You see, my mind is stuck in a cycle of either everything has to be perfect or we cannot be 'together' (officially, spatially, sexually...)'
and it has led to every morning the rise inside me, after he has slept in his own room for going on a week, or maybe ditched me for a totally unimportant response paper that, if he tried, he could probably write in five minutes, but instead has to for some reason get it done days ahead of time. Et cetera.

In the back of my mind I know he loves me, and all I am scared of is that he does not - because that would be the only reason for our undoing. Nothing else.

I never thought too much about how other people saw us, or how other people saw us maybe being more accurate than how I saw us, because 'they' are not immersed, because 'they' are not prone to panic... 'they' are not hoping for anything except maybe the lack of pain, like anyone would hope for someone who is not their enemy. 'They' know me better than I know myself, especially at this point, this semester where I am having freshman-year-of-high-school-esque panic attacks, the kind that don't confine themselves to one month out of the year, one week out of the month, and don't flare only at night. The kind that is beyond being scared of anything except dying. At this point in it if I threw up it would be okay. I would never have thought that this point would come. I never had insomnia in high school, or nightmares, unless I had a fever. But somehow, then, it was hell, and I know now, that if I had to go through what I went through then, it would still be hell... but not the same hell as now.

If I am not busy, I am depressed. If I am busy, I am stressed and anxious. If I am not busy, but have a small thing in my life that causes anxiety, I have panic attacks about it because it is the only thing there to trigger them. I realize - chemical imbalance - but I don't think so most of the time because chemical imbalances aren't seasonal, and dont vanish with the right sort of distraction.

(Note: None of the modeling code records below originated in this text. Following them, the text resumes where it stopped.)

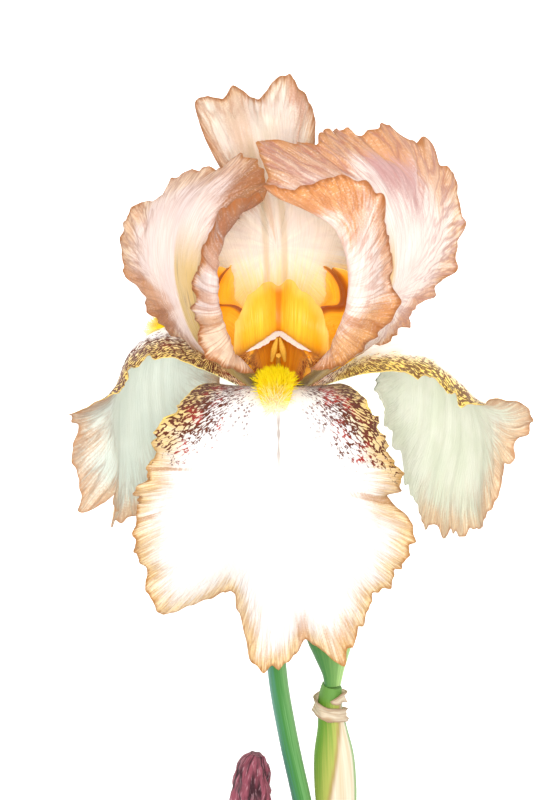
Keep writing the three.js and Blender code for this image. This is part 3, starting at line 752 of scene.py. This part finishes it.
petalFinishes = {
    "standard_left": {
        "face": {
            **standardFace, "middle": "#ecdfda", "flush": "#dfcac4", "bandWidth": 2.5, "feather": 5,
            "rimVeinAmount": 0.3, "flecks": 0.2,
            "stains": ((112, 34, 15, "#f2cfa2", 0.6), (28, 26, 13, "#844820", 0.9),
                       (50, 10, 9, "#b87a50", 0.7), (76, 5, 9, "#c98a5a", 0.6),
                       (93, 6, 10, "#c0824e", 0.6))},
        "back": {
            **standardBack, "band": "#eed4ae", "bandWidth": 10, "feather": 13, "keel": leftKeel,
            "stains": ((-28, 24, 10, "#f1d2ae", 0.5), (-66, 8, 7, "#e0b48c", 0.5),
                       (-96, 20, 22, "#c07828", 0.85), (-114, 16, 15, "#ae6406", 0.95),
                       (4, 12, 10, "#dcb08c", 0.5), (18, 12, 14, "#a06020", 0.9))},
        "paintedLight": standardPaintedLight,
    },
    "standard_right": {
        "face": {
            **standardFace, "band": "#dc9c66", "bandWidth": 6, "rimVeinAmount": 0.4,
            "stains": ((-104, 28, 11, "#d8943c", 0.8), (-96, 4, 14, "#c08050", 0.6),
                       (-66, 20, 5, "#e4b796", 0.6), (-34, 17, 15, "#da9048", 0.9),
                       (-12, 12, 14, "#b0703c", 0.8))},
        "back": {
            **standardBack, "middle": "#fdfaf4", "flush": "#f8ece6", "keel": rightKeel,
            "crease": "#a05a5c", "creaseReach": 34,
            "stains": ((36, 26, 30, "#b87e84", 0.85), (30, 46, 13, "#d69c64", 0.9),
                       (62, 12, 17, "#dba87c", 0.7), (-8, 20, 18, "#c08048", 0.65),
                       (112, 24, 16, "#cc8236", 0.85), (92, 12, 8, "#e8bd9c", 0.4))},
        "paintedLight": standardPaintedLight,
    },
    "standard_back": {
        "face": {
            **standardFace, "middle": "#f4eee4", "flush": "#e4dad8", "creaseReach": 9,
            "bandWidth": 3, "feather": 4, "bandAmount": 0.75, "bandFrom": (50, 70),
            "rimVeinAmount": 0.25, "vein": "#d2c6b4",
            "claw": "#f8e8a0", "clawEnd": "#f4bc24", "clawReach": (30, 48),
            "ribs": ((-2.4, 1.5), (3.4, 1.5)),
            "stains": ((8, 7, 20, "#cfa27c", 0.5), (-15, 5, 7, "#cc8468", 0.7),
                       (24, 8, 4, "#cf9a78", 0.5))},
        "back": standardBack, "glow": "#f2ead4", "paintedLight": backPaintedLight,
    },
    "fall_front": {
        "face": {
            **fallFace, "claw": "#f0c88a", "clawReach": (10, 22),
            "stains": ((-91, 1.3, 12, "#ad682c", 0.7), (-69, 1.1, 8, "#ad682c", 0.7),
                       (73, 3, 12, "#b5743a", 0.7), (20, 7, 9, "#d8a068", 0.5),
                       (8, 3, 12, "#d49a78", 0.6))},
        "back": fallBack, "marks": frontMarks, "glow": "#faeacc",
    },
    "fall_left": {
        "face": fallFace,
        "back": {**fallBack, "band": "#d6a882", "bandWidth": 8, "feather": 10, "crease": "#8a6a5a",
                 "creaseAmount": 0.4},
        "marks": leftMarks, "glow": "#eef0e4", "paintedLight": sidePaintedLight,
    },
    "fall_right": {
        "face": fallFace,
        "back": {**fallBack, "middle": "#eaeee4", "flush": "#d9e2d0", "band": "#eac096", "bandWidth": 9,
                 "plain": (44, 36), "stains": ((-84, 14, 14, "#e2b184", 0.7),)},
        "marks": rightMarks, "glow": "#f2f0e0", "paintedLight": sidePaintedLight,
    },
}


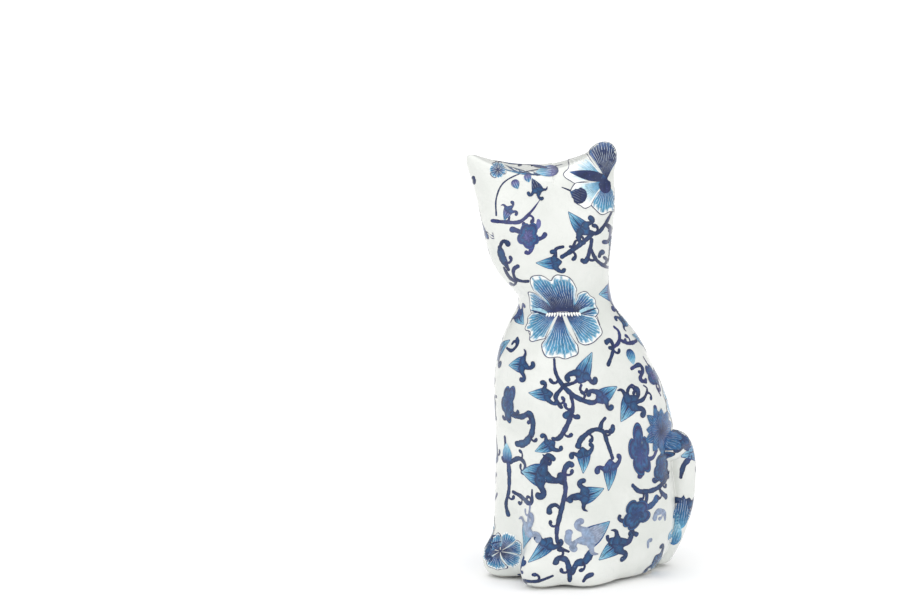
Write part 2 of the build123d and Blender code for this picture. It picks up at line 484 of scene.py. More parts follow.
def cloud_leaf(long, wide, dark=NAVY, light=COBALT, seed=0):
    """A dark rounded leaf with uneven lobes, a thin pale line just inside its edge and a curled foot."""
    lobes = 5
    wobble = random.Random(seed)
    turn = np.linspace(0, 2 * math.pi, 61)
    phase = wobble.uniform(0, 3)
    heights = np.array([wobble.uniform(0.22, 0.46) for _ in range(lobes)])
    lobe = (turn * lobes / (2 * math.pi) + phase) % lobes
    rim = 0.64 + heights[lobe.astype(int) % lobes] * np.abs(np.sin(math.pi * lobe)) ** 0.55
    rim *= 1 + 0.10 * np.sin(turn * 2 + phase)
    rim[-1] = rim[0]
    t = np.array([0, 0.16, 0.32, 0.48, 0.62, 0.74, 0.82, 0.87, 0.905, 0.935, 0.965, 1.0])
    bow = 0.16 * long * (np.cos(turn) * rim) ** 2
    outer = np.stack([wide * np.sin(turn) * rim + bow, long * np.cos(turn) * rim], -1)
    xy = outer[None] * t[:, None, None]
    stops = [(0, dark), (0.25, light), (0.45, dark), (0.64, BLUE), (0.80, dark), (0.87, dark),
             (0.905, COBALT), (0.935, BLUE), (0.965, dark), (1, dark)]
    ripple = 0.10 * np.sin(turn * lobes * 2 + phase)[None] * (t[:, None] > 0.1) * (t[:, None] < 0.7)
    foot = -0.62 * long
    horns = [
        stroke([(0, foot + 3), (-0.5, foot - 2), (-3.6, foot - 4.8), (-6.0, foot - 2.8)],
               [3.4, 2.4, 1.4, 1.3, 1.9], dark),
        stroke([(0, foot * 0.4), (wide * 0.9, foot * 0.7), (wide * 1.4, foot * 0.3)],
               [3.0, 2.0, 1.3, 1.9], dark),
    ]
    return horns + [Patch(xy, blend_inks(stops, t[:, None] + ripple))]


# Petals of a full flower, as shares of its size: bearing, half angle, reach, notch, foot in x and y,
# start and inks
PETALS = (
    (122, 21, 1.06, 0.0, 0.0, 0.05, 0.2, "white"),
    (-124, 20, 1.02, 0.0, 0.0, 0.05, 0.2, "white"),
    (73, 27, 1.02, 0.0, 0.02, -0.14, 0.25, "upper"),
    (-73, 27, 1.04, 0.0, -0.02, -0.16, 0.25, "upper"),
    (0, 19, 2.08, 0.10, 0.0, -1.10, 0.51, "upper"),
    (131, 25, 1.10, 0.05, -0.06, 0.10, 0.18, "lower"),
    (-137, 26, 1.12, 0.0, -0.02, 0.08, 0.18, "lower"),
    (176, 20, 1.26, 0.03, -0.06, 0.08, 0.18, "lower"),
)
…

I had this conversation last night:
'When do you feel better?'
'I feel better when it's sunny, or I am walking or physically tired or when I am concentrating hard on touching you.'
'You know that you can touch me when you need to feel better?'
'If I touched you when I needed to feel better and you refused me...'
'You would be able to guilt trip me into it by saying but I'm panicking...'
'It would be a cop out, anyway.'

He doesn't understand when I need to sleep with the lights on, or why I have nightmares about psychological thrillers I see, or why feeling unreal and dreamy all of a sudden in public is terrifying. He thinks it would be fun, 'like the flying dreams..' but the difference is, if you start flying in a supermarket, you are likely to, corporeally, be having a seizure or have fainted, or have frozen yourself within a daydream, and, if you can do that, being locked up inside your own head is not far behind.